Paste, format, scan, preview, confirm
Paste the snippet. Format it. Scan the top-level structure. Review headings, links, and images. Preview the result. Confirm that the final version matches the destination page.
That sequence is short enough for quick publishing work and clear enough for beginners. It also keeps the review focused on the exact problems copied HTML tends to create.
Keep one checklist for every copied snippet
A saved checklist removes second-guessing. It also makes team handoffs cleaner, because everyone checks the same few things before publishing.
The checklist does not need to be long. If it covers structure, headings, links, images, and preview, it already catches most reuse mistakes.

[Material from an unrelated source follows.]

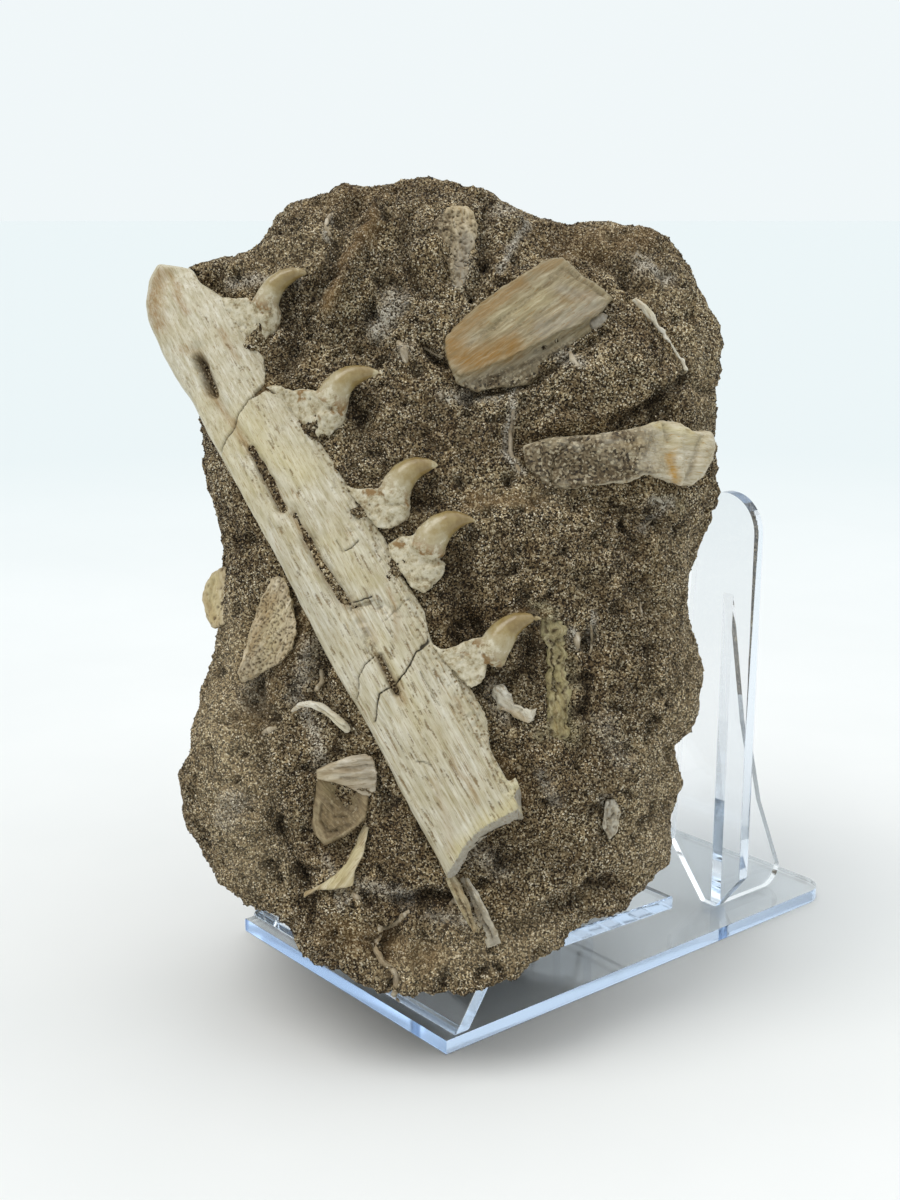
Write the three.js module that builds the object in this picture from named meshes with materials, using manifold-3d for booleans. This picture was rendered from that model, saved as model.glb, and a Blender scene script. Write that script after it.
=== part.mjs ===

What to do next before the snippet goes live
Before publishing, run one final check with the page context in mind. Ask whether the snippet belongs in this page, whether the headings still make sense, and whether the visible result matches the intent.
That final minute is usually enough to catch the quiet errors that copy-paste work hides. A lightweight viewer does not replace every developer tool, but it is a fast and practical place to make copied HTML readable before it becomes public.
FAQ about checking copied HTML
What should you check first in copied HTML?
Check the outer structure first. Once the snippet is formatted, it becomes much easier to see whether the wrappers, headings, and blocks belong in the new page.
Does formatting HTML change how it works?
Formatting mainly changes readability. It helps people inspect the structure more clearly, which is why it is a useful review step before publishing.
When should you stop and use a deeper tool?
Use a deeper tool when the issue depends on scripts, computed styles, or page behavior outside the HTML itself. If the problem is only structure and readability, a lightweight viewer is usually enough.